▼▼▼
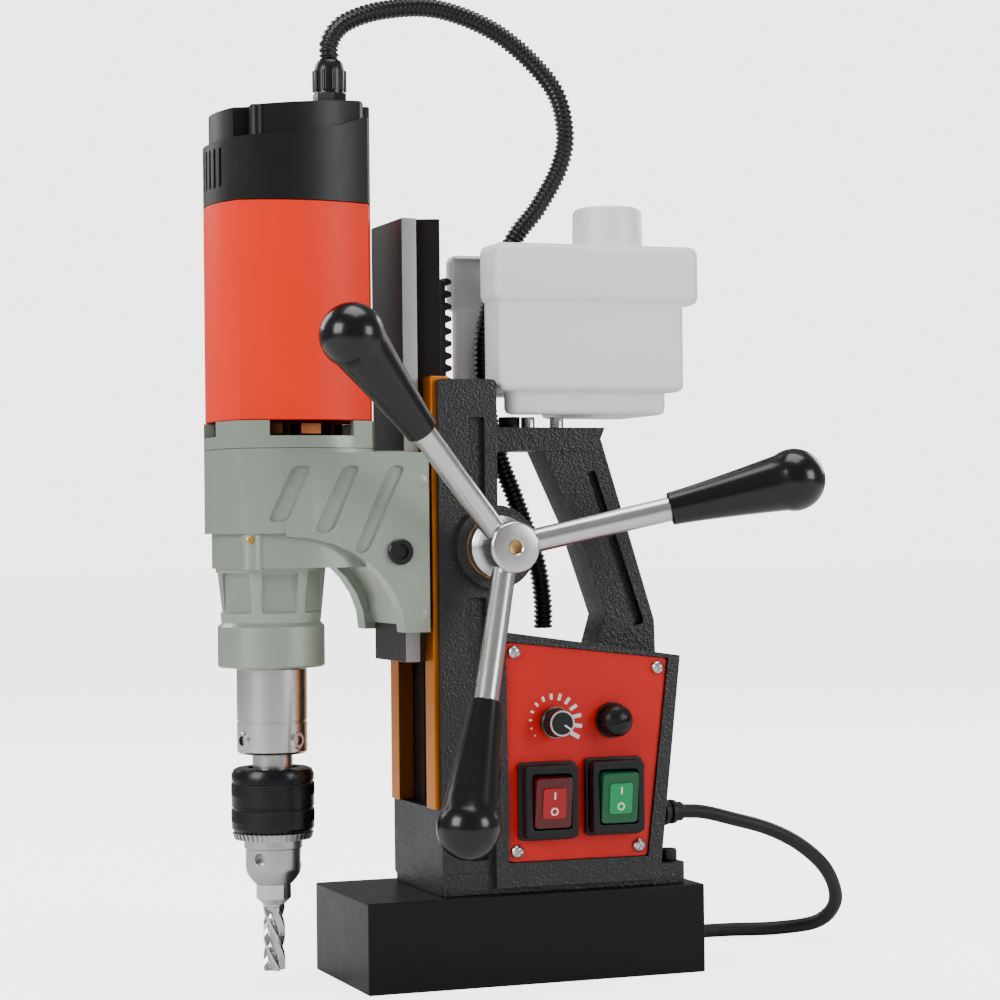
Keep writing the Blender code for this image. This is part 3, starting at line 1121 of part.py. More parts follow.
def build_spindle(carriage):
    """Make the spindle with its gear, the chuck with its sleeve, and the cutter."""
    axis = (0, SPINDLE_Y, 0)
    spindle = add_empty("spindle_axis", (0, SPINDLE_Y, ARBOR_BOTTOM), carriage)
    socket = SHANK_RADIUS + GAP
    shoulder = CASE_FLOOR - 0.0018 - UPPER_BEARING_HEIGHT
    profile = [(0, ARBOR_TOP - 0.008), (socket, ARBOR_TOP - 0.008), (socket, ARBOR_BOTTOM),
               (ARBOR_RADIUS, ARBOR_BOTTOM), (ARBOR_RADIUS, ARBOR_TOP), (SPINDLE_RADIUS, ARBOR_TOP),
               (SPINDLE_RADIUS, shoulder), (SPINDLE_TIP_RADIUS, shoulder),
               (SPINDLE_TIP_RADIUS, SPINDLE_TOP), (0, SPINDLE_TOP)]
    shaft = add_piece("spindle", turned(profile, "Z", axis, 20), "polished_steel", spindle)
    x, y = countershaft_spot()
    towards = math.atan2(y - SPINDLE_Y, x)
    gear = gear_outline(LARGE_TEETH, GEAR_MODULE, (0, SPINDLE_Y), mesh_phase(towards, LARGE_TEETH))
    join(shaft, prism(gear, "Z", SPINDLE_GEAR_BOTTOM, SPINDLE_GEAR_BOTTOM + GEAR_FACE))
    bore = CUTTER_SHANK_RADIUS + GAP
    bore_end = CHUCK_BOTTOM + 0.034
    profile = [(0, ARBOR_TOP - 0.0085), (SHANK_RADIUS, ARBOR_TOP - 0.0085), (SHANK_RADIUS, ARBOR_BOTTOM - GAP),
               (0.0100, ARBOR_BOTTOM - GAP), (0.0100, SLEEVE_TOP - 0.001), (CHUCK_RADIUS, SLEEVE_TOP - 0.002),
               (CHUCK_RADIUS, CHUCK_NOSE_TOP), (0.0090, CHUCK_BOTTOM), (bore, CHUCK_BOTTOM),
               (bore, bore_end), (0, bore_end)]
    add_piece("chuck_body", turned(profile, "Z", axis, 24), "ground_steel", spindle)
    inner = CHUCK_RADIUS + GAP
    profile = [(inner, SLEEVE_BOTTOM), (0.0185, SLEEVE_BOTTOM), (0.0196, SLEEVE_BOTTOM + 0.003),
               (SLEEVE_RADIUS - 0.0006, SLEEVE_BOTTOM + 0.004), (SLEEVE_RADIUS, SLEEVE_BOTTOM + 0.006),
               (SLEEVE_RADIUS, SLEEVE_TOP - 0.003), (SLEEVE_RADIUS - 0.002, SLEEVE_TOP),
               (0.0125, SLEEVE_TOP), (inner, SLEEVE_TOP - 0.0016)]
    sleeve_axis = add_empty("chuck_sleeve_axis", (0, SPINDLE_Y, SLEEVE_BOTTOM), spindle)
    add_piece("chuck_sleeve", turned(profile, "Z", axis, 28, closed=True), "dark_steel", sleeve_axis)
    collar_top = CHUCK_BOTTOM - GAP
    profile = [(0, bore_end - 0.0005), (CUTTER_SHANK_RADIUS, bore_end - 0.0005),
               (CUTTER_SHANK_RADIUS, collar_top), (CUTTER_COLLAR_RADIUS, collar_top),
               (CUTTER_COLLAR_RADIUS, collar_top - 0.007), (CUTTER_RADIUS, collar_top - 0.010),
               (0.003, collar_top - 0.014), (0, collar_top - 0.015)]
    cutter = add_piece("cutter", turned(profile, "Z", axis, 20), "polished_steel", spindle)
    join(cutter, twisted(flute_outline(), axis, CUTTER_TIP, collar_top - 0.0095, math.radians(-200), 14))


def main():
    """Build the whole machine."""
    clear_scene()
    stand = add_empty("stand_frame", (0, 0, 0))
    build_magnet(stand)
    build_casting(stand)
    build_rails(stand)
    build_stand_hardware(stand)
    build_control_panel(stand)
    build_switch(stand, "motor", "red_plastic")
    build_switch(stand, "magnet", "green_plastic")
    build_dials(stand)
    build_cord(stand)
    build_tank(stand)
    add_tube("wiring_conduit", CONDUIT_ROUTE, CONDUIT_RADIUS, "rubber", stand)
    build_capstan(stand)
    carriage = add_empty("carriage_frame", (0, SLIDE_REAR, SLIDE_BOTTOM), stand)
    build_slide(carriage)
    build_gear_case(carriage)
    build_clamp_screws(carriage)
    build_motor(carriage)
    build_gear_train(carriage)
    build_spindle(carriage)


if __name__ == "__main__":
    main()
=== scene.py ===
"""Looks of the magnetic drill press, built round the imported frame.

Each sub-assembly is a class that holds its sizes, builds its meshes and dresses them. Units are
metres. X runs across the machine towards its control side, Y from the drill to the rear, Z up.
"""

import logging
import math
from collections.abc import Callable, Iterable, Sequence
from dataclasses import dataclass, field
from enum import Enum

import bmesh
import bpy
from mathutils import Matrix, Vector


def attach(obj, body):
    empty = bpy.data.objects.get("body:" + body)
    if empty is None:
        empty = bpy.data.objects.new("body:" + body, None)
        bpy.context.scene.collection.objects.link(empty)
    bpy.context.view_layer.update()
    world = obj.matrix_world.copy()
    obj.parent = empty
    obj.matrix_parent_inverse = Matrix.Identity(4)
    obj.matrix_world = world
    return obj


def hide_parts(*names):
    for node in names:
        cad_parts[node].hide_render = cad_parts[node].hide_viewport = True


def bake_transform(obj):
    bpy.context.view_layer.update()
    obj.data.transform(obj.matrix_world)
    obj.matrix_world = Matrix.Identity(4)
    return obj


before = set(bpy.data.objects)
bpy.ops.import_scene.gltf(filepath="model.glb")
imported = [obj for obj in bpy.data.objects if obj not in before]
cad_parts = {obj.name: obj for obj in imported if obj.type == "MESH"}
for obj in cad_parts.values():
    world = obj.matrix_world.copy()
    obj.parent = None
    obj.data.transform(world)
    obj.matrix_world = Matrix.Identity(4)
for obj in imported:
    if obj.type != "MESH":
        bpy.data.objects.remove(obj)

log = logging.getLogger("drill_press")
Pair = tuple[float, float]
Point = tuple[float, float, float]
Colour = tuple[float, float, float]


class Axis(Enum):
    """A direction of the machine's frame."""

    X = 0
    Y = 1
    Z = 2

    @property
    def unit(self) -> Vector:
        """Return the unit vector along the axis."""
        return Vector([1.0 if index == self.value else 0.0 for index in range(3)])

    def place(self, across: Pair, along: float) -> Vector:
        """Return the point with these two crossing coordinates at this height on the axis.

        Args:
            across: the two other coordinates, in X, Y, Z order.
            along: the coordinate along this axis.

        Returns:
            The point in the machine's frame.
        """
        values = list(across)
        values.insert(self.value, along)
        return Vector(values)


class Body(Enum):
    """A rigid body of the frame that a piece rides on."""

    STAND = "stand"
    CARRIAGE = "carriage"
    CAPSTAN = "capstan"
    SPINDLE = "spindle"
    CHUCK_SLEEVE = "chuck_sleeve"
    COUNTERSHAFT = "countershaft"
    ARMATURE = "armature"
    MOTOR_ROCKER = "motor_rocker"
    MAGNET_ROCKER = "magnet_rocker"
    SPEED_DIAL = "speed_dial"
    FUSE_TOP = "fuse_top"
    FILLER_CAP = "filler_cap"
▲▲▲
> _Aim of the task_
Extract exactly the run of lines beginning at the line with "build_cord(stand)" and ending at the line with "if empty is", including both ends and nothing beyond them.

> _Written solution_
    build_cord(stand)
    build_tank(stand)
    add_tube("wiring_conduit", CONDUIT_ROUTE, CONDUIT_RADIUS, "rubber", stand)
    build_capstan(stand)
    carriage = add_empty("carriage_frame", (0, SLIDE_REAR, SLIDE_BOTTOM), stand)
    build_slide(carriage)
    build_gear_case(carriage)
    build_clamp_screws(carriage)
    build_motor(carriage)
    build_gear_train(carriage)
    build_spindle(carriage)


if __name__ == "__main__":
    main()
=== scene.py ===
"""Looks of the magnetic drill press, built round the imported frame.

Each sub-assembly is a class that holds its sizes, builds its meshes and dresses them. Units are
metres. X runs across the machine towards its control side, Y from the drill to the rear, Z up.
"""

import logging
import math
from collections.abc import Callable, Iterable, Sequence
from dataclasses import dataclass, field
from enum import Enum

import bmesh
import bpy
from mathutils import Matrix, Vector


def attach(obj, body):
    empty = bpy.data.objects.get("body:" + body)
    if empty is None:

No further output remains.